Find every line with the word "manifold" and give their count, nothing else.

**MATERIAL PROVIDED**
- - -
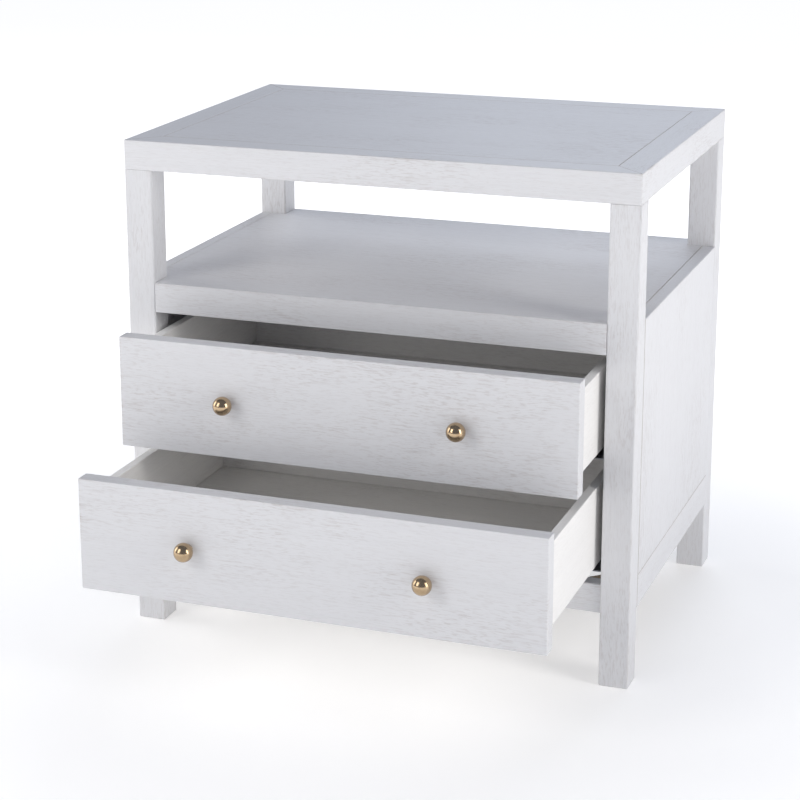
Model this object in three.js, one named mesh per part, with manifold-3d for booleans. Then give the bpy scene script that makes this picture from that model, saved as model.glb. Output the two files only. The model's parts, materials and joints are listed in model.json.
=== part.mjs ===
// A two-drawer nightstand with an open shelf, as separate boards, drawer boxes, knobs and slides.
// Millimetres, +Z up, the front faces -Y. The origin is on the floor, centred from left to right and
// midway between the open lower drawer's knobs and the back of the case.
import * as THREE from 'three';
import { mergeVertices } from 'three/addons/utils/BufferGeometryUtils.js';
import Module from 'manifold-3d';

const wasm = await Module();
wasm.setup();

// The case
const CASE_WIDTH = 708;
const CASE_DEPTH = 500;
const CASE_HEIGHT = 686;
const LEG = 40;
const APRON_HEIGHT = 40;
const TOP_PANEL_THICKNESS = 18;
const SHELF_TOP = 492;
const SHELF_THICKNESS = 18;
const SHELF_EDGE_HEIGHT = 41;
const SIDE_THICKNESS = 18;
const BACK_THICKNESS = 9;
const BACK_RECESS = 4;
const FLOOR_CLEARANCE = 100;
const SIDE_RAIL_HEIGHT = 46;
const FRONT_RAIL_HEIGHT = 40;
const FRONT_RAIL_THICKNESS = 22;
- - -
**TASK RESPONSE**
2